Going for a ghora who is far from Islam is not a smart move, he will defiantly show you in years to come how flexible he is and how flexible he can become. Because when it comes to secularization anything goes.

Anonymous said...

Anonymous, you are more transparent than you think. Male. Pakistani origin. 20-something. Went to or still attending a community college. Still living with your parents. Mother still cooks for you, does your laundry, and cleans up after you leave the house in the morning. Mother raised you with a false sense of security - convincing you that gorgeous women like Sabila would fall at your feet when you reached marriageable age. Unfortunately she was wrong and you are regularly rejected by women - Pakistani and other. You therefore channel your sexual frustration into angry blog posts in an attempt to exact revenge on the type of women who have hurt you and to mask your ever-growing insecurities. I think Cyberfish couldn't be more on the ball. You can deny it all you want but you aren't hiding anything.

I do find it amusing that you would try and convince us that you are a woman. Who do you think you're fooling?

Sorry Cyberfish, but it is very hard to feel sympathy for anyone who could be so disrespectful - to women AND to my religion. There is a certain etiquette to productive dialogue and this boy has crossed all the boundaries of decency and maturity. The sad thing is that he will marry some poor young submissive girl one day and the ignorance will only multiply. These attitudes are passed down from generation to generation.

Cyberfish said...

Sonia, correction, OUR religion.
And perhaps you are right some people are unwilling to participate in civilized dialog. But some times you don't know if they are or not until you lay it out there in plain english. Despite both anonymous' desire to insult me rather than talk, I will never turn a deaf ear to someone once they have demonstrated a desire for meaningful convo. The operative word being "demonstrated".

Anonymous said...

And yet another Sabila defender. Go figure. Let me make a couple things clear. Are looks really everything in society? Is it the be all, end all of what people want to attain out of life. Who is hot and who is not right? Beauty is in the eye of the beholder first and foremost. Secondly, beauty comes from within. Men or Women who go gaga over people because of their exterior without even giving their interior a second look are pathetic losers who haven't really grasped the concept of reality. Reality is this, true beauty comes from inside the soul. You can only be beautiful if you have faith. People without any sense of direction or faith in life are the most ugly people on this earth and it doesn't even surprise me out ugly people flock to other ugly people like bees to honey.
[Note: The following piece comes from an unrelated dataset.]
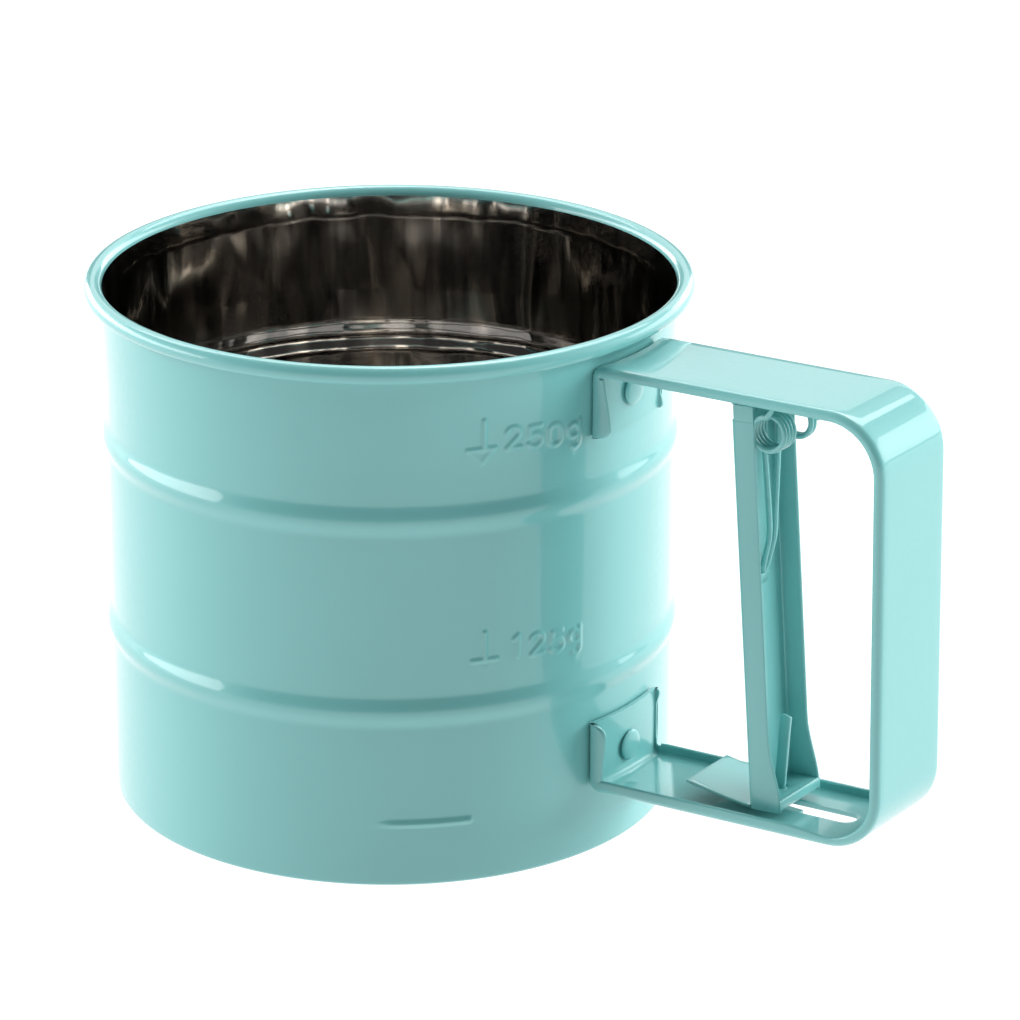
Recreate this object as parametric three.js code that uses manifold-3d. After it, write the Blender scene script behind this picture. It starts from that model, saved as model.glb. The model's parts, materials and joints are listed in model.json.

And Sonia dear, you have an awfull lot of courage on this thanksgiving day to even be making those assumptions about an anonymous you don't even know and will never know.

Disrespectful to your religion in what sense? Is it only your religion and other people are not allowed to chime in? What a self-rightous attitude huh? Give me a break and stop spewing lies. Let me ask you this, How religous are you dear, because I can assure you if you were religious you would be happy to read what I said. I can assure you on that. But instead you are a hypocrite that likes to come on the internet to get your dose of self-gratification.

SabilaK said...

Hey Anon,
Guess the hell what? I just rejected your comment! Go read a book or something. Reading can really help you expand your horizons if you let it! Good luck and thanks so much for reading! Come again sweetheart!

SabilaK said...

Oops. And by come again, I actually meant don't come again. I'm glad we understand each other!

Anonymous said...

Have the balls to tell me who you are you fuckin' piece of shit, Anonymous! HAVE THE FUCKIN' BALLS! Son of a bitch!

Anonymous said...

"...the shame you and your brothers have brought them..."!!! FUCK YOU! The shame your mother brought to this planet by giving birth to a backwards, ignorant, piece of shit like you...now that's what I'd like to discuss further, ASSHOLE!!! YOU ARE A DICKHEAD!!! GO FUCK YOURSELF!

Anonymous said...

GET THE FUCKING BALLS TO TELL ME WHO THE FUCK YOU ARE, ASSHOLE!! Get out from under your 'burqa', ASSHOLE!

Anonymous said...

First of all, be nice you guys.
If that is her choice, let it be,
but do not ruin your own deen and iman by cursing and saying unislamic things to her. You are ruining yourselves while trying to save someone else.

But I have to tell you, it is strictly forbidden in Islam to marry a Non-Muslim man. But it becomes halal if he converts. So, the question is, is he converting?
If yes, then congratulations and I wish you both a wonderful life. If the answer is no, then I hope Allah guides you in your path and that you find yourself before it is too late.